The only problem with that argument is that minority voters can get, and
usually already have, photo IDs just like everyone else. It’s an
undeniable right, guaranteed by equal protection and equal access laws.
So who are these minorities that will be “disenfranchised” by voter ID
reforms? Democrats have claimed, in Indiana, that such laws could
adversely affect the Amish, who do not wish to be photographed for religious
reasons. Democrats do well to worry about the Amish vote: ultra-religious
agrarian luddites form the bedrock of the Democrat’s base, after all. But
Republicans quickly offered a draconian exception for the Amish, thus negating
this budding civil rights crisis.
Perhaps vampires could also be affected? I mean, when you appear
invisible in mirrors and photographs, photo ID is hard to come by. But
since Vampires are both hard-core Republicans and mostly Romanians, it may be a
moot point for the Democrats.
Nope, the only group I can think of that could have their right to vote
impacted by requiring the quick flash of a common photo ID are
Imaginary-Americans. From the cemeteries of Chicago to the backwoods of
Appalachia to the homeless voters of Seattle, Imaginary-Americans have long
been a core Democrat constituency. Never asking for the benefit programs
and pork-barrel bridges often demanded by the majority culture of
“Real-Americans,” from which they were so often excluded, Imaginary-Americans
have always been there with a bag of ballots and a smile just when a humble,
honest Democrat candidate needed them most.

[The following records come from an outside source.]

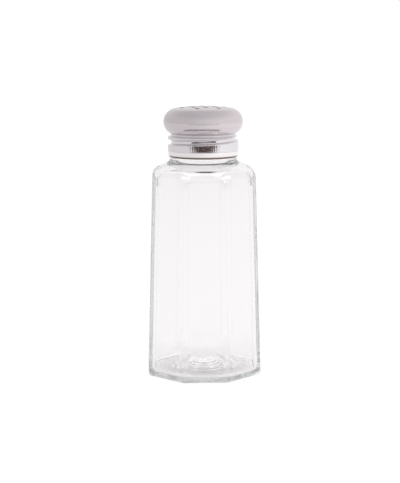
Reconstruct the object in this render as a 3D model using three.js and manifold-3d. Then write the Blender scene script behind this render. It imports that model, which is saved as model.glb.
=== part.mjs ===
// Table shaker for spice: an eight-sided glass jar closed by a screw-on stainless steel mushroom cap,
// with a thin plastic sealing ring on the glass rim. Millimetres, +Z up, and the origin is the centre
// of the jar's foot, on the plane that the jar stands on. The front panel faces -Y.
import * as THREE from "three";
import { mergeVertices } from "three/addons/utils/BufferGeometryUtils.js";
import Module from "manifold-3d";

const wasm = await Module();
wasm.setup();

// Glass jar: foot, panels and shoulder
const panelCount = 8;
const footAcross = 44.6;
const shoulderAcross = 40.6;
const panelTop = 79.1;
const panelEdgeRadius = 1.4;
const heelRadius = 1.9;
const pushUpRadius = 12.5;
const pushUpDepth = 4;
const shoulderRadius = 4.2;
const shoulderSlopeDeg = 23;

// Glass jar: wall, floor with a hump in its middle, and rounded cavity
const wall = 2.2;
const floorThickness = 2;
const humpRadius = 11;
const humpHeight = 5;
const cavityEdgeRadius = 5.5;
const cavityFloorRadius = 2;
const cavityShoulderRadius = 2.5;
const cavityShoulderDeg = 60;
const boreLength = 3.6;
const boreEdgeRadius = 2.4;
const boreEdgeDeg = 70;

// Glass jar: neck and rim
const neckRadius = 12.95;
const neckFillet = 2.7;
const neckWall = 2;
const rimRadius = 0.4;

// Screw thread, right hand, 8 turns to the inch
const threadPitch = 3.175;
const threadCrestWidth = 0.3;
const threadRootWidth = 1.1;
const threadBelowRim = 0.6;
const threadTurnDeg = 395;
const threadFadeDeg = 25;
const threadClearance = 0.12;

// Mushroom cap: sheet, dome and crease
const sheet = 0.4;
const domeOverhang = 1.72;
const domeEdgeRadius = 5.3;
const domeWidestRise = 5.3;
const domeUnderDeg = 63;
const crownRise = 0.65;
const ledgeWidth = 1.93;

// Mushroom cap: skirt, curled edge and knurls
const skirtStandOut = 0.98;
const skirtHeight = 7.75;
const skirtCornerRadius = 0.4;
const hemRise = 0.57;
const hemThickness = 1;
const hemHeight = 1.8;
const hemBandHeight = 1.85;
const knurlCount = 96;
const knurlDepth = 0.2;
const knurlHeight = 2.9;

// Mushroom cap: the rolled groove, which is the thread's ridge inside
const grooveRadius = 0.83;
const grooveDepth = 1.36;
const grooveBelowLedge = 0.86;
const grooveStartDeg = 30;
const grooveTurnDeg = 365;
const grooveLeadDeg = 30;
const grooveFadeDeg = 35;
const neckSlack = 0.37;
const crestSlack = 0.23;

// Mushroom cap: shaker holes on a triangular grid
const holeDiameter = 1.8;
const holePitch = 4.9;
const holeTurnDeg = -18;

// Sealing ring, with a clearance above and below it
const ringThickness = 0.5;
const ringWidth = 2.5;
const ringSlack = 0.17;
const ringClearance = 0.25;

// Faceting, and how far a cutter runs past what it cuts
const roundSegments = 48;
const grooveSteps = 4;
const holeSides = 8;
const threadStepDeg = 10;
const arcSteps = 4;
const cutOverrun = 2;

const toRadians = THREE.MathUtils.degToRad;
const shoulderSlope = toRadians(shoulderSlopeDeg);

// Heights and radii that follow, from the foot up
const footRadius = footAcross / 2;
const shoulderApothem = shoulderAcross / 2;
const shoulderArcCentre = shoulderApothem - shoulderRadius;
const shoulderArcEndRadius = shoulderArcCentre + shoulderRadius * Math.sin(shoulderSlope);
const shoulderArcEndHeight = panelTop + shoulderRadius * Math.cos(shoulderSlope);
const filletEndRadius = neckRadius + neckFillet * (1 - Math.sin(shoulderSlope));
const filletEndHeight =
  shoulderArcEndHeight + (shoulderArcEndRadius - filletEndRadius) * Math.tan(shoulderSlope);
const beadTop = filletEndHeight + neckFillet * Math.cos(shoulderSlope);
const hemBottom = beadTop + hemRise;
const knurlBottom = hemBottom + hemBandHeight;
const ledgeHeight = hemBottom + skirtHeight;
const ringTop = ledgeHeight - sheet - ringClearance;
const ringBottom = ringTop - ringThickness;
const neckTop = ringBottom - ringClearance;
const domeHeight = domeWidestRise + domeEdgeRadius + crownRise;
const crownHeight = ledgeHeight + domeHeight;

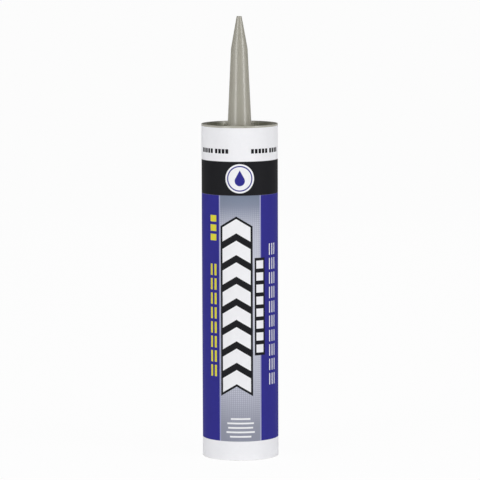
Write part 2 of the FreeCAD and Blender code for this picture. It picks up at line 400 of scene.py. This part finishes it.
labelPlan = {
    "setback": 0.1, "inset": 0.03, "thickness": 0.15, "segments": 384,
    "blueLow": 12.6, "blueHigh": 172.4, "blackHigh": 194.3,
    "panelHalf": 14.2, "borderWidth": 0.85,
    "chevronArc": -2.4, "chevronHalf": 9.3, "chevronArm": 9.2, "chevronRise": 5.6,
    "chevronOutline": 1.4, "chevronPitch": 14.0, "chevronFoot": 44.6, "chevronCount": 8,
    "slabLeft": 9.6, "slabWidth": 7.6, "slabLow": 68.6, "slabHigh": 132.0,
    "square": 5.2, "squarePitch": 7.8, "squareMargin": 1.8, "squareCount": 8,
    "dash": 7.4, "dashPitch": 9.4,
    "yellowWidth": 1.7, "yellowRight": -16.4, "yellowStep": 3.4, "yellowFoot": 54.6, "yellowCount": 8,
    "yellowLines": 2,
    "markHigh": 159.4, "markHeight": 4.2, "markPitch": 6.1, "markCount": 3,
    "whiteWidth": 0.9, "whiteLeft": 21.2, "whiteStep": 2.6, "whiteFoot": 48.6, "whiteCount": 10,
    "whiteLines": 3,
    "footBars": (7.0, 9.4, 8.2, 8.8, 6.4), "footBarLow": 15.2, "footBarHeight": 1.1, "footBarPitch": 2.9,
    "backFoot": 27.0, "backPitch": 23.0, "backGroups": 6, "backInset": 5.5, "backWidth": 27.0,
    "backBar": 0.8, "backStep": 2.4, "backBars": 6, "backShort": 10.0, "backRagged": 5.0,
    "headBar": 1.9, "headWidth": 14.0, "headRise": 15.2,
    "badgeHeight": 183.35, "badgeRadius": 9.4, "ringOuter": 8.3, "ringInner": 7.5,
    "dropRadius": 3.3, "dropTip": 6.9, "dropSink": 1.5,
    "block": 1.95, "blockPitch": 2.6, "blockLow": 199.4, "blockHeight": 2.9,
    "rowReach": 12.0, "rowGroups": 4, "longRow": 5, "shortRow": 4,
    "paper": (241, 241, 244), "paperDark": (234, 234, 237),
    "black": (34, 34, 37), "blackDark": (28, 28, 31), "blue": (54, 51, 146), "blueDark": (48, 46, 126),
    "yellow": (222, 212, 66), "border": (163, 165, 200),
    "silver": [(0.0, (143, 146, 161)), (0.07, (148, 151, 165)), (0.18, (163, 165, 181)),
               (0.26, (174, 177, 191)), (0.55, (190, 192, 206)), (0.80, (184, 187, 201)),
               (0.87, (172, 175, 190)), (0.91, (156, 160, 177)), (0.95, (136, 143, 162)),
               (1.0, (120, 130, 149))],
    "screenPitch": 1.3, "screenShare": 0.42, "dotTone": (228, 230, 240), "softness": 0.14,
    "rubHeight": 0.5, "rubShare": 0.6, "rubTone": (203, 198, 189),
    "mottle": (420.0, 4.0, 0.6), "drift": (24.0, 2.0), "roughness": 0.58, "bumpDepth": 0.02, "gloss": 0.06,
}


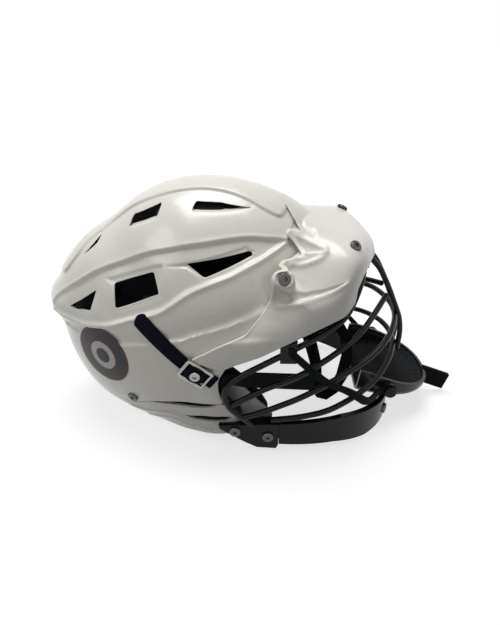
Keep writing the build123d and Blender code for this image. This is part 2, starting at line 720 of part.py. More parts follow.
temple_plane = screw_plane(visor, temple_screw_shares, temple_screw_direction)
temple_nut_plane = screw_plane(inside, temple_screw_shares, temple_screw_direction)
guard_plane = screw_plane(shell_outer, guard_screw_shares, guard_screw_direction)
guard_nut_plane = screw_plane(lap_inner, guard_screw_shares, guard_screw_direction)
front_plane = screw_plane(visor, front_screw_shares, front_screw_direction)
front_nut_plane = screw_plane(inside_visor, front_screw_shares, front_screw_direction)
stud_plane = screw_plane(chin_guard, stud_shares, stud_direction)

temple_bore = bore(temple_plane)
guard_bore = bore(guard_plane)
front_bore = bore(front_plane)
for solid in (temple_bore, mirror(temple_bore, Plane.XZ)):
    shell -= solid
    visor -= solid
for solid in (guard_bore, mirror(guard_bore, Plane.XZ)):
    shell -= solid
    lower_guard -= solid
for solid in (front_bore, mirror(front_bore, Plane.XZ)):
    visor -= solid
stud_bore = bore(stud_plane)
for solid in (stud_bore, mirror(stud_bore, Plane.XZ)):
    chin_guard -= solid

middle -= perimeter
lower -= perimeter
upper = [wire - perimeter for wire in upper]
uprights = [wire - perimeter - middle - lower - upper[0] - upper[1] for wire in uprights]
bracket = make_bracket(clear, perimeter)
bracket_planes = []
for share in bracket_screw_shares:
    point = space_point(*share)
    bracket_planes.append(Plane(origin=(point[0], bracket_outer_y, point[2]), z_dir=sideways))
for plane in bracket_planes:
    bracket -= bore(plane)
    lower_guard -= bore(plane)
    lower_guard -= mirror(bore(plane), Plane.XZ)

save("shell", shell)
save("lower_guard", lower_guard)
save("visor", visor)
save("mask_edge_wire", perimeter)
save("mask_middle_wire", middle)
save("mask_lower_wire", lower)
save("mask_upper_wires", *upper)
save("mask_upright_wires", *uprights)
save("mask_front_clip", make_front_clip([perimeter, *uprights]))
side_clip = make_side_clip(inside_visor, perimeter)
save("mask_side_clips", side_clip, mirror(side_clip, Plane.XZ))
save("chin_guard", chin_guard)
save("chin_guard_brackets", bracket, mirror(bracket, Plane.XZ))

# Fasteners
long_screw = screw(screw_head_radius, screw_head_height, screw_shank_radius, screw_shank_length)
short_screw = screw(screw_head_radius, screw_head_height, screw_shank_radius, visor_shank_length)
stud = screw(screw_head_radius, screw_head_height, screw_shank_radius, stud_shank_length)
nut = make_nut()
temple_screw = temple_plane * long_screw
guard_screw = guard_plane * long_screw
front_screw = front_plane * short_screw
stud = stud_plane * stud
save("temple_screws", temple_screw, *mirrored([temple_screw]))
save("guard_screws", guard_screw, *mirrored([guard_screw]))
save("front_visor_screws", front_screw, *mirrored([front_screw]))
save("chin_guard_studs", stud, *mirrored([stud]))
bracket_screws = [plane * short_screw for plane in bracket_planes]
save("bracket_screws", *bracket_screws, *mirrored(bracket_screws))
nuts = [plane * Pos(0, 0, -nut_gap) * nut for plane in (temple_nut_plane, guard_nut_plane, front_nut_plane)]
save("screw_nuts", *nuts, *mirrored(nuts))

# Linings
for name, pad in make_pads(inside, pad_inner).items():
    save(name, pad)
save_sides("jaw_plate", mirrored([make_jaw_plate()]))
save_sides("jaw_pad", mirrored([make_jaw_pad(inside)]))

# Rear fit plate
fit_plate, hinge_blocks, hinge_pin = make_fit_plate(plate_outer, plate_inner, inside)
save("fit_plate", fit_plate)
save("fit_plate_hinge_blocks", *hinge_blocks)
save("fit_plate_hinge_pin", hinge_pin)
fit_pad = (plate_pad_outer - plate_pad_inner) & block(
    plate_x_shares, plate_pad_z_shares, -plate_half_width, plate_half_width
)
save("fit_plate_pad", fit_pad)

# Straps at the sides
strap = make_strap(strap_grown, clear)
rivet_plane = buckle_plane(seat_gap + strap_thickness + loop_height)
rivet = screw(rivet_head_radius, rivet_head_height, rivet_shank_radius, strap_thickness)
strap -= rivet_plane * Cylinder(rivet_shank_radius, 2 * strap_thickness)
save_sides("side_strap", [strap])
save_sides("buckle", [make_buckle()])
save("strap_rivets", rivet_plane * rivet, *mirrored([rivet_plane * rivet]))
save_sides("strap_band", [make_band()])

# Chin cup and its straps
cup, cup_liner, cup_tab = make_cup()
chin_strap = make_chin_strap()
cup_pin = make_cup_pin()
pin_bore = across(cup_pin_radius + pin_gap, pivot_x, pivot_z, -cut_reach, cut_reach)
save("chin_cup", cup - pin_bore)
save("chin_cup_liner", cup_liner)
save("chin_cup_tab", cup_tab)
save("chin_cup_pins", cup_pin, *mirrored([cup_pin]))
save_sides("chin_strap", [chin_strap - pin_bore])
inner_strap_inner_y = inner_strap_outer_y - inner_strap_thickness
inner_strap = side_prism(inner_strap_shares, -inner_strap_outer_y, -inner_strap_inner_y)
save_sides("inner_strap", [inner_strap])

# Roundels
roundel_x, roundel_z = side_point(*roundel_shares)
oval = Rot(90, 0, 0) * Ellipse(roundel_half_length, roundel_half_height)
disc = extrude(Pos(roundel_x, 0, roundel_z) * oval, cut_reach)
roundel = (roundel_grown - roundel_clear) & disc
save_sides("roundel", [roundel])

buckle_hinge = buckle_plane(0).from_local_coords(Vector(buckle_length / 2 - buckle_bar / 2, 0, 0))
print("middle_x", middle_x, "buckle_hinge", buckle_hinge, "buckle_y", buckle_y)
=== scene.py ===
import bpy
import numpy as np
from math import cos, pi, radians, sin
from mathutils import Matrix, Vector
from mathutils.kdtree import KDTree


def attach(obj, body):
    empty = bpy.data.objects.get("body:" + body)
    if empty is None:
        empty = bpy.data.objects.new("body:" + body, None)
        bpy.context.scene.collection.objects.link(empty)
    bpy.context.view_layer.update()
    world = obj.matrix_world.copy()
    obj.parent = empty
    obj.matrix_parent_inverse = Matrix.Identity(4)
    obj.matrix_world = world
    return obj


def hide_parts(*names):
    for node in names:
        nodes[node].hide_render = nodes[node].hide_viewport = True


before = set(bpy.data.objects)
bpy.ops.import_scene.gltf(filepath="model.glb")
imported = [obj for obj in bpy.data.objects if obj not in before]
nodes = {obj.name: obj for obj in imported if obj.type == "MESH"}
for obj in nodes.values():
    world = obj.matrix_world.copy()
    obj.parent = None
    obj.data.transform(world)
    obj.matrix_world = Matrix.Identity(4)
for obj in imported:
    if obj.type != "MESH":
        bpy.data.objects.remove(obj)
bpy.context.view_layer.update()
mm = 0.001
shiftX = -13.095  # the CAD centres the box on X, and the outlines below are measured before that
shift = np.array([shiftX, 0, 0])
far = 1e3  # a gap in mm too large to matter


def deselectAll():
    if bpy.context.object and bpy.context.object.mode != "OBJECT":
        bpy.ops.object.mode_set(mode="OBJECT")
    bpy.ops.object.select_all(action="DESELECT")


def makeActive(obj):
    deselectAll()
    obj.select_set(True)
    bpy.context.view_layer.objects.active = obj


def addObject(name, add, **settings):
    deselectAll()
    add(**settings)
    obj = bpy.context.object
    obj.name = name
    return obj


def addModifier(obj, kind, **settings):
    makeActive(obj)
    bpy.ops.object.modifier_add(type=kind)
    modifier = obj.modifiers[-1]
    for name, value in settings.items():
        setattr(modifier, name, value)
    bpy.ops.object.modifier_apply(modifier=modifier.name)


def editAll(obj, *steps):
    # Runs steps in edit mode, each one on the whole mesh
    makeActive(obj)
    bpy.ops.object.mode_set(mode="EDIT")
    for step, settings in steps:
        bpy.ops.mesh.select_all(action="SELECT")
        step(**settings)
    bpy.ops.object.mode_set(mode="OBJECT")


def merging(gap):
    return bpy.ops.mesh.remove_doubles, {"threshold": gap}


facingOut = (bpy.ops.mesh.normals_make_consistent, {"inside": False})


def copyOfNode(node, name):
    # A merged copy of a CAD node, as the start of a softer or finer piece
    source = nodes[node]
    copy = source.copy()
    copy.data = source.data.copy()
    copy.name = name
    copy.parent = None
    copy.matrix_world = source.matrix_world
    bpy.context.scene.collection.objects.link(copy)
    editAll(copy, merging(0.00001))
    return copy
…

Why are Republicans trying to disenfranchise this persecuted minority?
Didn’t they see that old Jimmy Stewart movie Harvey? Imaginary
friends are the best kind to have, and the Democrats need their imaginary
friends more and more now that many Real-Americans have abandoned their cause.
However principled the Democrats defense of disenfranchised
Imaginary-Americans may be, I must point out, however, that Democrats of all
people should support laws making election fraud more easily tracked and
proven. It is, after all, the Republicans that have stolen the last two
Presidential elections, according to Democrats.
Jesse Jackson, who spoke at a rally against the Georgia law, has spent quite
a bit of time complaining that there was no paper trail on some voting machines
in the 2004 election. Surely, then, he would want a paper trail to exist
on the voters operating these machines as well. How does he know
Republicans didn’t steal Ohio with a whole lot of fake voters on the
rolls? Perhaps this is also how we stole Florida in 2000?
As a matter of fact, I can’t believe how stupid Republicans are being by
even proposing election reform laws. Since Republicans depend on fraud to win
elections and Democrats are honest “one-man, one-vote” types, we have made the
greatest mistake of our sordid lives in trying to make voter eligibility clear
and unarguable.
Photo ID laws could even stop the evil Republicans from using the insidious
trick of challenging questionable voters’ eligibility and forcing them to fill
out provisional ballots. Jackson claims that such “mass challenges” of
minority voters in 2004 may have cost Kerry the election and harkened back to
the “era of the night riders.”
It is undeniably true that an octogenarian Republican election worker asking
terrifying questions like “Is your name on the list of registered voters, Sir?”
is a terrifying act of voter intimidation. But there is a secret weapon
you already have in your wallet that can stop the elderly country club night
riders dead in their tracks: it’s called “Photo ID.” When you show it, no
one can question who you are and make you fill out a provisional ballot.
You get a real, live, throw-it-in-the-can-and-count-it-without-question ballot.
You guys can eliminate all our fraud if you just jump on the
bandwagon. Call our bluff. You’re honest. You have nothing to
fear from a cleaner system. Let’s make elections free, fair, and
verifiable -- before Republicans steal the Presidency from Hillary in
2008.
It’s what the disappearing Imaginary-Americans would have wanted, after all.